Authorities will be allowed to withhold information from the Commissioner which could lead to them being prosecuted for an offence.[21]   This remarkable provision gives public authorities the right, normally enjoyed only by individuals or private bodies, to refuse to incriminate themselves. They would not have to supply the Commissioner with information indicating that they are guilty of an offence. But this cannot be appropriate in a measure meant to expose wrongdoing. ” A public authority which discriminates on racial grounds, or commits a pollution offence, could refuse to reveal details to a requester; and when the Commissioner investigates, lawfully refuse to co-operate. This type of provision is meant to protect the individual against the state, here it protects the state from the individual” the Campaign said.

Large amounts of information held by the police and regulators are excluded from access.[22]   Information obtained during an investigation into a crime or a breach of a legal duty would be exempt wholesale, even if disclosure would cause no harm to law enforcement or the fairness of legal proceedings. The government has rejected the Macpherson report’s recommendation there should be no ‘class’ exclusions for the police and that all police information should be available unless disclosure would cause “substantial harm”.[23]   In fact, this exemption applies to any regulatory body, not just the police. All information obtained during an investigation, including information now available under the code, will be secret. “This will undermine efforts to prevent miscarriages of justice. It will weaken the accountability of the police and regulatory bodies. No FoI law allows this information to be withheld without evidence that disclosure would be harmful,” the Campaign said.

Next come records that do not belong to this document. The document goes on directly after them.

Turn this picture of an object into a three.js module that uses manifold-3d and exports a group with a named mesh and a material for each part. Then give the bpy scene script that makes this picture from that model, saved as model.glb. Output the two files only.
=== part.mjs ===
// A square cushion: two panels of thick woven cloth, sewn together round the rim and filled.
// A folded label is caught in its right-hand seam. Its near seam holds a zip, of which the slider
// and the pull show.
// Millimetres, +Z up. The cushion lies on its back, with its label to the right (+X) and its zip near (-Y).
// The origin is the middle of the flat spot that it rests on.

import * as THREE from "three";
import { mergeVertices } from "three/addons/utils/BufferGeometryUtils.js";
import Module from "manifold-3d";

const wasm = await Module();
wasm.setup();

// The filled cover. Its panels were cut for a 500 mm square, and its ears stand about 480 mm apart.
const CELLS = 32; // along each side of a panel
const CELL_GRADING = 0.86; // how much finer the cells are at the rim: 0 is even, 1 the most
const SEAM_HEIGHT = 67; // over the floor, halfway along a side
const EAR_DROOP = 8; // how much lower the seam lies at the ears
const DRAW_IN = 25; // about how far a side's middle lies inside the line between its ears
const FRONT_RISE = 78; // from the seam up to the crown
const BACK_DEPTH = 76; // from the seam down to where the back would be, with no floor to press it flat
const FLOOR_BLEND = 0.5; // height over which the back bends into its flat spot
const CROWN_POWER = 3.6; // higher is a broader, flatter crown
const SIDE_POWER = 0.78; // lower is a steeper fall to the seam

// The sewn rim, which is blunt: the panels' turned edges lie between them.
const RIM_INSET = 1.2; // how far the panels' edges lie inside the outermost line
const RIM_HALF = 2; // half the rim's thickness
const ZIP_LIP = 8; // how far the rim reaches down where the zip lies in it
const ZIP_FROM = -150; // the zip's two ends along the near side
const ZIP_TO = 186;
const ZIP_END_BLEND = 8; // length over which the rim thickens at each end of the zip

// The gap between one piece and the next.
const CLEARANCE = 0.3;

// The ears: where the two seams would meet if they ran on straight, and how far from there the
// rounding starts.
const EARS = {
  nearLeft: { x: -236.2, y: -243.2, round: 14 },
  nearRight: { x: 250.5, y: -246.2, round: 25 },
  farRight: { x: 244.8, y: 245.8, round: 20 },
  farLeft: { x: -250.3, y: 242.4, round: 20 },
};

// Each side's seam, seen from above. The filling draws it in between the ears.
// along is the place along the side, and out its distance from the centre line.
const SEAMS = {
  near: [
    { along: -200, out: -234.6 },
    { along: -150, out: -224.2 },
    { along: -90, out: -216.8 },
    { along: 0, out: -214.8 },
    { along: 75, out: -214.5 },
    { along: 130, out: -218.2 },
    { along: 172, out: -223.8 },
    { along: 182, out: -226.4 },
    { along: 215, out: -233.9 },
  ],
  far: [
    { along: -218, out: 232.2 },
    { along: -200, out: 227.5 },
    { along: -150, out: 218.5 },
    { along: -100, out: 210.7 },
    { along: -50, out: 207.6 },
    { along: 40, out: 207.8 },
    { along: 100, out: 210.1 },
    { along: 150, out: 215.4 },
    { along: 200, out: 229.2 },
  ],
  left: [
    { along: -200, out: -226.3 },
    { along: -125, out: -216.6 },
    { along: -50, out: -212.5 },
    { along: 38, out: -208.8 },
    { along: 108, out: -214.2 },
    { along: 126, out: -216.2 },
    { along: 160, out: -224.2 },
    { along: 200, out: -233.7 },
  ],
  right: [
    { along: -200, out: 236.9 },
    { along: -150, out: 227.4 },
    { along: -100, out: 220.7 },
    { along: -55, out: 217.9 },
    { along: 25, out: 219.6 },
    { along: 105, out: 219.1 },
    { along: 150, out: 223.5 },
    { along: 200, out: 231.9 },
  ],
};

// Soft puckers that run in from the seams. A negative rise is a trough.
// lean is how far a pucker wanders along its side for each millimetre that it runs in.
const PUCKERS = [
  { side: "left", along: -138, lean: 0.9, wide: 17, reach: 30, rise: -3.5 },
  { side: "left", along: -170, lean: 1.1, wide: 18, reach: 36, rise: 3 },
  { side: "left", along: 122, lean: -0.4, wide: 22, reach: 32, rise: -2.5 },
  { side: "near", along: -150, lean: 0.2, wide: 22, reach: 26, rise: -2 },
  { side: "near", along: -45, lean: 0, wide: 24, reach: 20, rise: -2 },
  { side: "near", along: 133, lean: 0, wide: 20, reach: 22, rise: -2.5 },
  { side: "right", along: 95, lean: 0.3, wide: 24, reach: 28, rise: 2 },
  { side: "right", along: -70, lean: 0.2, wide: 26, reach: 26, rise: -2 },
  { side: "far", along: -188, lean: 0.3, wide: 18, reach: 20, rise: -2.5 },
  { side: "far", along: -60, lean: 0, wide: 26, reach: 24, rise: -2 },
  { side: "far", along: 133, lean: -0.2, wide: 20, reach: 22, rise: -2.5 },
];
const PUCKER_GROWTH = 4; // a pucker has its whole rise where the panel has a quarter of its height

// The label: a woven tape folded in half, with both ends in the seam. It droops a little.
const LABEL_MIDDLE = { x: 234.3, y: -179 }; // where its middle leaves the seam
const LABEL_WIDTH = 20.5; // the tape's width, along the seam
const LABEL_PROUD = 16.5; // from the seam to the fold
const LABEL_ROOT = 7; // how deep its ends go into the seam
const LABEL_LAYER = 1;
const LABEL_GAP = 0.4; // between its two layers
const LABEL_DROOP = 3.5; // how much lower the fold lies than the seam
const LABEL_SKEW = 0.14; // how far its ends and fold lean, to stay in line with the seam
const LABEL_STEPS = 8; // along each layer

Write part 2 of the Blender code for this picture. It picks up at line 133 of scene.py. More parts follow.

Only recorded information will be available.[24]   The white paper proposed that authorities should also have to disclose information that officials know about, even if it is not recorded – as under New Zealand’s FoI law. This proposal has been dropped, which will make it easier for authorities to avoid disclosure by not recording sensitive details, the Campaign said.

Authorities will be allowed 40 days to respond to requests – longer than any other country’s FoI law and double the code’s 20-day limit.[25]   This brings the bill into line with the Data Protection Act, which provides access to personal files. But the Campaign said “if consistency is needed, the government should reduce the Data Protection Act period, otherwise Britain’s FoI law will be the slowest and most unresponsive in the world.”

The Act may not come into full force until 5 years after it is passed. Although it is apparently intended to bring the Act into force for government departments relatively quickly, other bodies might be given longer to prepare. But the Campaign said no public body could need anything remotely like 5 years.


The Campaign also said the bill went beyond the white paper in some respects.

An official who deliberately destroyed a record after it had been requested, would commit an offence. Under the white paper, it would have been an offence to destroy a record after the Commissioner had asked for it. The bill makes it an offence to destroy, alter or conceal a record which an applicant has requested, an important sanction.

Fees are likely to be lower than suggested in the white paper. The government says it intends to limit fees to no more than 10 per cent of the cost of finding requested records, and not charge for the time spent reviewing their contents. This would be a more liberal approach than the white paper had proposed.

Contractors carrying out public functions on behalf of an authority could be brought directly under the Act. The white paper proposed to include contractors, but implied that people would have to ask the authority to get the information for them from the contractor. A right to apply directly to the contractor, as seems to be proposed, would be a more effective solution.

The possibility of extending the bill to the administrative functions of Parliament is being considered.